Next a woman earns about three quarters of what a man earns. US Census data also shows that women's median annual income is 77% of men's in 2010. This means they contribute less to 401ks, pensions and social security, resulting in less retirement savings to draw income from in retirement. They also have less discretionary funds to invest and save to sustain their lifestyles now and in the future.
Women also fall into the role of primary care giver taking more time off from their careers to fulfill care giving roles to either their children, elderly parents or a sick spouse. Less time earning income further reduces their ability to save.
Women tend to rely on their husbands to manage investments, balance budgets, and create financial plans. With the divorce rate at fifty percent, a woman could find herself single and not knowing where her money is or how much it is worth. Even worse, not knowing if her husband carefully managed the family assets or possibly squandered them away. For the widowed woman it may mean trying to manage her finances with little knowledge at a much older age after a lifetime of being out of the financial picture. Many women don't plan for the possibility that they may lose their husband's pension and other benefits. Either of these cases could come with detrimental effects.
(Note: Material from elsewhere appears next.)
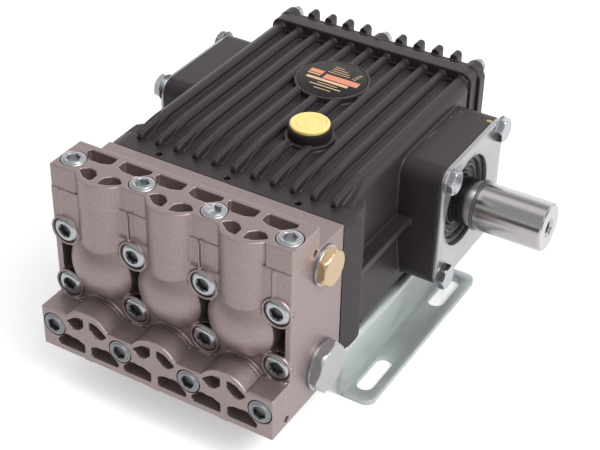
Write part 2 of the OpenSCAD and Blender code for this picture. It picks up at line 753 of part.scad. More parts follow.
module drive_shaft() {
    color(steel) translate([0, shaft_back, shaft_h]) rotate([0, 90, 0]) difference() {
        union() {
            translate([0, 0, shaft_tail]) cylinder(d = journal_d, h = shoulder_at - shaft_tail + eps);
            translate([0, 0, shoulder_at]) cylinder(d = shaft_d, h = shaft_end - shoulder_at - 1);
            translate([0, 0, shaft_end - 1 - eps]) cylinder(r1 = shaft_d / 2, r2 = shaft_d / 2 - 1, h = 1);
        }
        translate([0, 0, shaft_end - shaft_hole_deep]) cylinder(r = shaft_hole_r, h = shaft_hole_deep + 1);
        translate([0, 0, shaft_end - 1.2]) cylinder(r1 = shaft_hole_r, r2 = shaft_hole_r + 1.4, h = 1.2 + eps);
        rotate(-36) translate([0, shaft_d / 2 + 5 - key_deep, shaft_end - 2 - key_l / 2]) rotate([90, 0, 0])
            translate([0, 0, -5]) linear_extrude(10) slot_shape(key_l, key_w);
    }
}

module shaft_ring() {
    color(steel) translate([shoulder_at - 1.4, shaft_back, shaft_h]) rotate([0, 90, 0]) difference() {
        cylinder(d = shaft_d + 1.2, h = 1.4);
        translate([0, 0, -1]) cylinder(d = journal_d, h = 4);
    }
}

module filler_neck() {
    color(rubber) translate([filler_x, filler_y, rib_bed_h + 2.2]) {
        cylinder(d = neck_d, h = cap_top_h - 2 - rib_bed_h - 2.2);
        translate([0, 0, -6]) cylinder(d = neck_d - 6.3, h = 7);
    }
}

module filler_cap() {
    color(yellow) translate([filler_x, filler_y, cap_top_h - 2]) difference() {
        cylinder(d = cap_d, h = 2);
        for (r = [3, 5.4, 7.8]) translate([0, 0, 1.6]) difference() {
            cylinder(r = r, h = 1);
            translate([0, 0, -1]) cylinder(r = r - 0.6, h = 3);
        }
    }
}

module label_plate() {
    color(black_paint) translate([0, label_y, rib_top_h - 1]) cylinder(d = label_d, h = 1.1);
}

// Hexagon plug on the manifold's right end, with its seat at x
module end_plug(x, y, z, af, head, turn, bore_r) {
    translate([x, y, z]) rotate([0, 90, 0]) {
        intersection() {
            rotate(90 - turn) linear_extrude(head) hexagon(af);
            translate([0, 0, -1]) cylinder(r1 = af / 2 + head + 1.1, r2 = af / 2 + 0.1, h = head + 1);
        }
        translate([0, 0, -12]) cylinder(r = bore_r - shank_gap, h = 12 + eps);
    }
}

module end_washer(y, z, outer_r, bore_r, t) {
    translate([bank_half, y, z]) rotate([0, 90, 0]) difference() {
        cylinder(r = outer_r, h = t);
        translate([0, 0, -1]) cylinder(r = bore_r + 0.1, h = t + 2);
    }
}

washer_t = 1.5;

module discharge_plug() {
    color(brass) end_plug(bank_half + washer_t, -gallery_y, gallery_z, discharge_af, discharge_head, 39.5, discharge_port_r);
}

module discharge_plug_washer() {
    color(steel) end_washer(-gallery_y, gallery_z, discharge_af / 2 + 1.2, discharge_port_r, washer_t);
}

module inlet_plug() {
    color(zinc) end_plug(bank_half + washer_t, -inlet_y, inlet_z, inlet_af, inlet_head, 52.5, inlet_port_r);
}

module inlet_plug_washer() {
    color(steel) end_washer(-inlet_y, inlet_z, inlet_af / 2 + 1.2, inlet_port_r, washer_t);
}

// Right-hand rail: a foot with two slots, an upright and a lip under the crankcase
module rail() {
    bend = 3;
    difference() {
        union() {
            translate([rail_web, rail_front, bend]) cube([sheet, rail_l, seat_h - 2 * bend]);
            difference() {
                translate([rail_web + bend, rail_front, 0])
                    linear_extrude(sheet) rounded_rect(-bend, 0, rail_edge - rail_web - bend, rail_l, 5);
                translate([rail_web - 1, rail_front - 1, -1]) cube([bend + 1, rail_l + 2, bend + 1]);
            }
            translate([rail_web - rail_lip, rail_front, seat_h - sheet])
                cube([rail_lip + sheet - bend, rail_l, sheet]);
            translate([rail_web + bend, rail_front, bend]) quarter(rail_l, bend);
            translate([rail_web + sheet - bend, rail_front, seat_h - bend]) rotate([0, 180, 0]) quarter(rail_l, bend);
        }
        for (s = [-1, 1]) translate([slot_x, slot_mid + s * slot_gap / 2, -1])
            linear_extrude(sheet + 2) slot_shape(slot_l, slot_hole_w);
        for (y = rail_bolt_ys) translate([rail_bolt_x, y, seat_h - sheet - 1])
            cylinder(r = shank_hole_r, h = sheet + 2);
    }
}

// Quarter of a round bar along Y, filling the bend between two sheets
module quarter(l, r) {
    intersection() {
        translate([0, l, 0]) rotate([90, 0, 0]) cylinder(r = r, h = l);
        translate([-r, 0, -r]) cube([r, l, r]);
    }
}

module right_rail() {
    color(dull_zinc) rail();
}

module left_rail() {
    color(dull_zinc) mirror([1, 0, 0]) rail();
}

module rail_bolts() {
    color(zinc) for (x = [-rail_bolt_x, rail_bolt_x]) for (y = rail_bolt_ys)
        translate([x, y, seat_h - sheet]) {
            translate([0, 0, -rail_bolt_head]) linear_extrude(rail_bolt_head) hexagon(rail_bolt_af);
            translate([0, 0, -eps]) cylinder(r = shank_r, h = sheet + screw_grip);
        }
}

placed() crankcase();
placed() rear_cover();
placed() rear_cover_screws();
placed() drain_plug();
placed() manifold();
placed() discharge_cover();
placed() inlet_cover();
placed() discharge_cover_screws();
placed() inlet_cover_screws();
placed() upper_manifold_screws();
placed() lower_manifold_screws();
placed() discharge_plug();
placed() discharge_plug_washer();
placed() inlet_plug();
placed() inlet_plug_washer();
placed() bearing_flange();
placed() bearing_flange_bolts();
placed() shaft_seal();
placed() closed_bearing_cover();
placed() closed_cover_bolts();
placed() sight_glass();
placed() drive_shaft();
placed() shaft_ring();
placed() filler_neck();
placed() filler_cap();
placed() label_plate();
placed() right_rail();
placed() left_rail();
placed() rail_bolts();
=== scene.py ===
"""Looks of a high-pressure plunger pump: softened castings, screws, plates, materials, light and camera."""

import json
import math

import bmesh
import bpy
from bpy.props import FloatProperty, FloatVectorProperty, IntProperty, PointerProperty
from bpy.types import Operator, Panel, PropertyGroup
from mathutils import Matrix, Vector


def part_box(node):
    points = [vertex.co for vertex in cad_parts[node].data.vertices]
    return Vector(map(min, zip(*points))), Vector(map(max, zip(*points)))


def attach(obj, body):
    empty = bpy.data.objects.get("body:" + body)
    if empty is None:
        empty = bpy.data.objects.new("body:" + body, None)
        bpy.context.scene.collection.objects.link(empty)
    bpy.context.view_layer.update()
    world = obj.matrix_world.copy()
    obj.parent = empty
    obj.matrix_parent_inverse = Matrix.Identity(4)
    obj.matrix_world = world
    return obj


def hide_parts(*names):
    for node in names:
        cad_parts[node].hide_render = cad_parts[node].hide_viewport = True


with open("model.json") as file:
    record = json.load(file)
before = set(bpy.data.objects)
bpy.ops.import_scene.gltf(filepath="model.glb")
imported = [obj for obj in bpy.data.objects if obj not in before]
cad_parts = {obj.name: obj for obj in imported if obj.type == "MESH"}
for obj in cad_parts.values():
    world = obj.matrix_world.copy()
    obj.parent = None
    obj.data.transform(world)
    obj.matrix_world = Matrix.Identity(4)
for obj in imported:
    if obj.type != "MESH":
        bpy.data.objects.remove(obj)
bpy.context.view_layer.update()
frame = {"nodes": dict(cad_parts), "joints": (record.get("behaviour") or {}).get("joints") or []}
cad = frame["nodes"]

bl_info = {
    "name": "Plunger pump looks",
    "version": (1, 0, 0),
    "blender": (4, 5, 0),
    "location": "3D View > Sidebar > Pump",
    "description": "Dresses the packed plunger pump with castings, screws, plates, materials and a studio",
    "category": "Object",
}

MM = 0.001
PUMP = "pump"
SHAFT = "crankshaft"

# Places in metres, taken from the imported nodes
SHAFT_AXIS = next(j for j in frame["joints"] if j["name"] == "crankshaft_spin")["pos_m"]
CAP_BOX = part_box("filler_cap")
NECK_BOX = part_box("filler_neck")
LABEL_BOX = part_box("label_plate")
PLATE_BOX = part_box("bearing_flange")
SEAL_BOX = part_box("shaft_seal")
MANIFOLD_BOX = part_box("manifold")
UPPER_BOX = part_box("discharge_cover")
MIDDLE_X = (UPPER_BOX[0].x + UPPER_BOX[1].x) / 2

# Square notches at the ends of the valve covers' joints: side, and distance from the cover's edge
NOTCH = 2.9 * MM
NOTCH_INSET = 4 * MM

# Strips that fill those joints, in millimetres: half thickness, and how far they stay inside the castings
STRIP_HALF = 0.45
STRIP_INSET = 0.06

# Cooling ribs in millimetres
RIB_COUNT = 11
RIB_PITCH = 10.35

# Side outlines on the front flange in millimetres: behind the manifold's joint, and above the feet
RAMP_OUTLINE = ((10.2, 98.9), (12.5, 100.7), (31.5, 102.42), (31.5, 98.9))
NOSE_OUTLINE = (
    (8.5, 98), (8.6, 102.4), (9.4, 103.7), (12, 104.4), (22, 105.2), (31, 106), (36, 105.8), (36, 101),
)

# Layers of a rib's nose in millimetres: width, and how far its top stays below the outline
NOSE_LAYERS = ((3.4, 1.5), (2.9, 0.6), (2.3, 0.0))

# Height in millimetres above which the layers differ, and how much wider the ramp is than the row of ribs
NOSE_FOOT = 101.5
RAMP_MARGIN = 1.0

# Front flange of the crankcase: depth, draft of each side, and what its front edge stands out past the cover
FLANGE_DEEP = 11.7 * MM
FLANGE_DRAFT = 3.6 * MM
FLANGE_MARGIN = 0.3 * MM

# Most triangles of a large casting, a cover and the ribs' noses
BODY_FACES = 190000
COVER_FACES = 90000
NOSE_FACES = 60000

# Edges of machined pieces that are sharper than this are bevelled
BEVEL_ANGLE = math.radians(35)

# Depth of a star socket's lobes, as a share of its radius
STAR_DEPTH = 0.14

# Keyway in millimetres: length, width, floor above the axis, middle before the shaft's end, and its turn
KEY_LENGTH = 28
KEY_WIDTH = 8
KEY_FLOOR = 8
KEY_INSET = 16
KEY_TURN = math.radians(-36)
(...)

Lack of financial knowledge ranks high on the list of challenges facing women. Traditionally women are not encouraged to educate themselves on financial issues. More than 70 percent of men say they have a good understanding of stock market basics, but less than 45 percent of women feel that way. This puts them at a disadvantage to their male counterparts. This lack of knowledge leads them to be more conservative, under utilizing stocks, bonds and other invests. As a result their long term returns and ability to hedge inflation are affected. Research released by HSBC showed that many women are not prepared for retirement, with just 24% of women in their fifties claiming to have a financial plan in place.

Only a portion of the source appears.